The fortune of Farm Lot 887 is a happy one. It may have been the site of animosity and anger and disappointment, but it was also the site of life, growth, and home. The Kennedy history is fascinating, and even if they were not the influential community members that they were, the stories that sprouted from this land should still be remembered. This research also produced every deed holder for Lot 887, and the list goes back to 1889. I procured a scarce amount of research on each of these deed holders; and already, it is clear there is more history to be uncovered. For example, the first married couple to buy the lot from Galloway Township was Gustave and Marie Gehring. They appear to have been wealthy socialites from Philadelphia who had a propensity for dinner parties and buying New Jersey real estate. Was this their country home? Was Stockton University’s campus the location of Spring dinner parties held by Philadelphia’s rich couples in a bygone time? These questions are important. Our history is important.

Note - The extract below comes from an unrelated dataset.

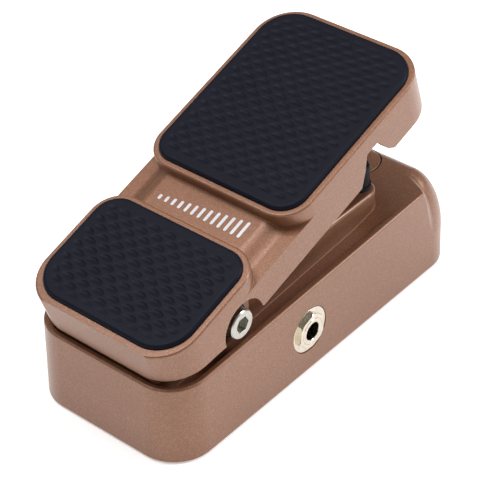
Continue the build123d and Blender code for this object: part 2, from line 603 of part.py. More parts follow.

I believe the Kennedys have made amends with Stockton, but there are a few who will never forgive the state for claiming their home, livelihood, and memories. Still, the fate of the Kennedy family has been intertwined with Stockton University for decades. It began with Leonard and Fern but was followed by Jimmy McIntire’s years as an employee. Then, daughter Fern married Stephen Brown who also earned a job at Stockton University in the Carpenter’s Shop. He was one of the members of the Cedar Bog Bridge reconstruction project—a place the Stockton community cherishes. Stephen and Fern’s daughter Sara is now a Stockton alumna. Leonard and Fern’s fourth daughter Sharon even attended Stockton later in life—apparently, she was given a load of trouble for this move! In any case, the Kennedy Clan’s memory is alive and still growing. Furthermore, our campus is still ripe for research. Hopefully, these memories never leave our campus: hopefully, Leonard and Fern never wholly leave their home.